Swap the typical paneer and cauliflower with chewy and meaty soya chunks, if you’re vegetarian. Since soya chunks are devoid of any prominent flavours, they take on the flavours from the marinade pretty well and develop a smoky flavour when cooked over a hot flame. Add a touch of lime juice and dried mint powder for some extra zing and depth of flavour.

Oriental Soya Stir-Fry

An Indian-style Chinese preparation, flavoured with the punch from capsicum and other Asian condiments like soya sauce and sriracha, this oriental soya stir-fry is perfect to enjoy as a quick supper over steamed rice.
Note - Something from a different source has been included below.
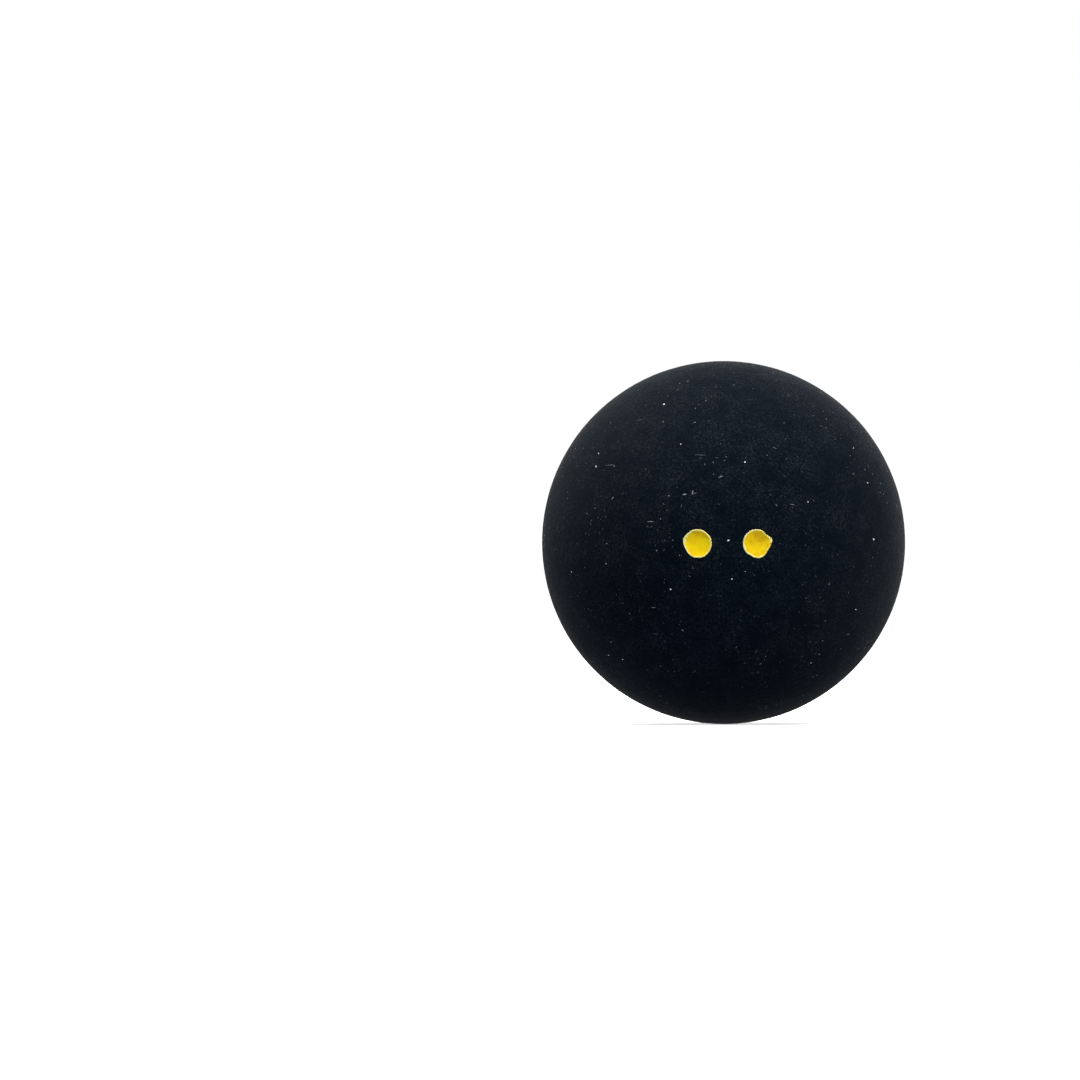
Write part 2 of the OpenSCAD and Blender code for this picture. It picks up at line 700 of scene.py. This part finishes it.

Add some vegetables like baby corn, broccoli, carrots and bell peppers for some extra nutrition and to make a complete and balanced meal.

Soya Kurma

Image Credits: Vismai Food

Kurma, a popular mixed vegetable preparation in Tamil Nadu, is typically made with vegetables, chicken or mutton cooked in a coconut-based gravy. Add a twist to the usual suspects with soya chunks and enjoy with idlis, dosas, parathas and even appams. What’s even better is that this soya chunks kurma recipe tastes even better when eaten the day after it is prepared, as the chunks tend to absorb more flavour and turn juicy. Here’s how to make it at home:

Ingredients

  • 1 cup soya chunks
  • 2 medium onions, finely chopped
  • 2 tomatoes, pureed
  • 2 green chilies, slit
  • 1 tablespoon ginger-garlic paste
  • ½ cup coconut milk
  • ½ cup yogurt
  • ½ teaspoon turmeric powder
  • 1 teaspoon red chili powder
  • 1 teaspoon garam masala
  • 1 teaspoon coriander powder
  • 1 teaspoon cumin powder
  • 1 teaspoon fennel seeds
  • 6-7 curry leaves
  • Fresh coriander leaves, chopped
  • Salt, to taste
  • 2 tablespoons vegetable oil

Method

  • Soak the soya chunks in warm water for about 15-20 minutes. Squeeze out most of the water from the soya chunks and set them aside.
  • Heat oil in a pan over medium heat and dd the fennel seeds to let them splutter. Add the chopped onions and sauté until they turn golden brown.
  • Add the ginger-garlic paste and slit green chilies. Sauté for a minute until the raw aroma disappears. Now, add the tomato puree and cook until the oil starts separating from the masala mixture.
  • Reduce the heat and add the turmeric powder, red chili powder, coriander powder, cumin powder, and garam masala. Mix well and cook for a minute.
  • Add the squeezed soya chunks to the pan and mix them with the masala. Cook for 2-3 minutes, stirring occasionally to ensure the chunks are well-coated with the spices. Pour in the coconut milk and mix well.
  • Whisk the yoghurt to dispel any lumps and add it to the mixture in the pan. Season with salt and stir everything to combine. Cover the pan and let it simmer for about 10-15 minutes, or until the soya chunks absorb the flavours of the kurma.
  • Remove from heat and garnish with fresh coriander leaves and curry leaves, before serving with rice, roti or parathas.